Angela Merkel und die Union dank FDP obenauf, die SPD am Boden. Eines ist nach der Wahl sicher: Langes Koalitionsgeplänkel wird es nicht geben. Die Rollen sind klar verteilt. Die SPD ist gezwungen, sich neu zu ordnen – und sollte diese Chance nutzen.
Wenn Angie und Guido zusammen im Cabrio vorfahren, hoffe ich, sie halten nicht als erstes vor Ackermanns Bank und bitten ihn auf den Rücksitz. Deutschland wird in den kommenden vier Jahren von einem bürgerlichen Lager regiert. Nicht wenige (wir, trotz alledem und überhaupt auch) hatten auf eine Fortsetzung der Großen Koalition gehofft. Auf das vermeintlich kleinere Übel, nachdem die Umfragen Rot-Grün (das würde richtig gewesen sein) keinerlei Chance einräumten.
Die Fortsetzung der Großen Koalition wäre jedoch alles andere als ein «kleineres Übel» gewesen. Bequem wäre es gewesen. Deutschland hatte sich eingerichtet in einer Großen Koalition, in der es so schlecht ja nicht lief. Doch Bequemlichkeit allein reicht nicht, um den Folgen der weltweiten Wirtschafts- und Finanzkrise, dem Klimawandel oder dem gigantischen Haushaltsdefizit in Deutschland zu begegnen. In diesen Fragen braucht es keine mühsam ausgehandelten Kompromisse zwischen zwei Volksparteien.

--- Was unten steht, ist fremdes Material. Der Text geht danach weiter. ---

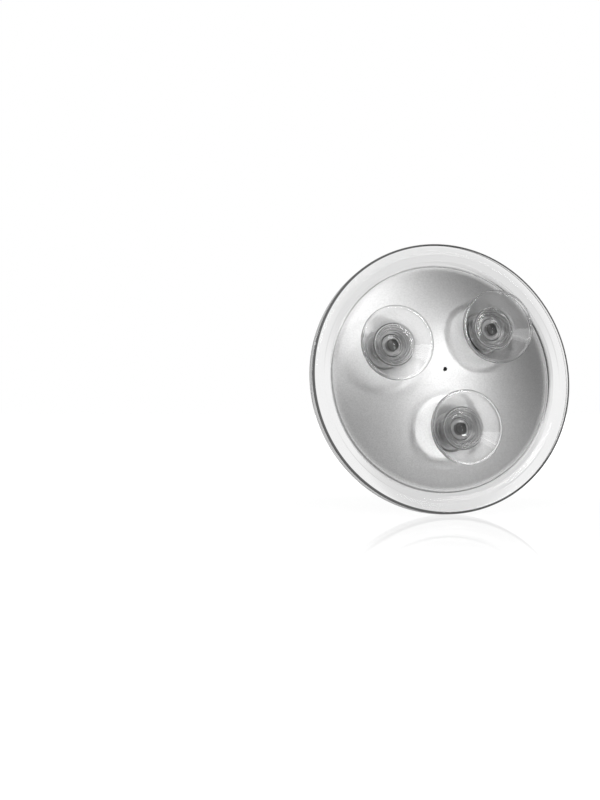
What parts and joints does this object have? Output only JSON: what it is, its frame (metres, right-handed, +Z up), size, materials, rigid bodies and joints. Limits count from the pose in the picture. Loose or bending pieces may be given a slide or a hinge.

Nicht allen wird die Politik schmecken, die das bürgerliche Lager unter Angela Merkel wählen wird. Doch allzu heftig dürfte der Ruck von der Mitte nach rechts nicht ausfallen. Eine stets abwartende Kanzlerin, die auch am Wahlabend die Politik der Mitte beschwört, wird den Weg, den sie vier Jahre lang erfolgreich bestritten hat, nicht ohne Not aufgeben. Und auch einen noch so selbstbewussten Guido Westerwelle wird Merkel – gestählt durch vier Jahre Querelen sowohl mit Parteigenossen als auch politischen Gegnern – in seine Schranken weisen können.
Die Opposition wird sich reiben an der neuen Regierung – allen voran die SPD. Das schlechteste Wahlergebnis in der Geschichte der Volkspartei spricht eine deutliche Sprache. Die Partei wird sich neu ordnen müssen – und dafür bietet die Oppositionsrolle eine nicht schlechte Chance.
Als Juniorpartner in einer erneuten Großen Koalition wären Kompromisse und Zugeständnisse gefragt gewesen. Jetzt kann die SPD in den kommenden Jahren zeigen, wo sie inhaltlich steht. Sie muss den notwendigen Schritt nach links wagen – auch in Richtung der Linkspartei. Nur so besteht die Hoffnung, dass die Partei wieder ein klares Profil erhält. Dies wird dann auch die CDU zwingen, sich wieder mehr Kontur zuzulegen. Denn deutsche Politik muss endlich wieder an inhaltlicher Schärfe gewinnen …
28.Sep..2009, 23:48
Nicht nur die „Gelben“ selbst, sondern auch bestimmte Gruppierungen in der Schweiz, Liechtenstein und finanztechnisch ähnlich gebauten Ländern dürften sich am meisten über den Ausgang der Bundestagswahl gefreut haben. Mit Schwarz-Gelb-Blau wird jetzt eine geradezu authentische Bahamas-Koalition für bis zu 4 Jahre regieren. Mir ist etwas mulmig, muss ich gestehen.
Mal sehen, wie lange die durchs Land schwappende La Ola-Westerwelle anhält oder ob – sagen wir – in einem halben Jahr bereits eine ernüchternde Osterflaute einsetzt, weil auch noch die allerletzten Visionen auf dem Altar eines immer weiter radikalisierten Markt-Pragmatismus geopfert sein könnten.
Der Freiherr und der FDP-Chef, die neuen Macher und Hoffnungsträger einer Gesellschaft, die knapp mehrheitlich tatsächlich zu glauben scheint, dass die Überwindung der großen Krise am besten bei denen aufgehoben sei, die sie mit ihren wirtschaftsliberal-deregulativen Kampfgesängen seit Jahren selbst mit heraufbeschworen haben! Was für ein wahlpolitischer „bal pervers“! Demokratie ist manchmal einfach zu wahr, um wirklich schön zu sein.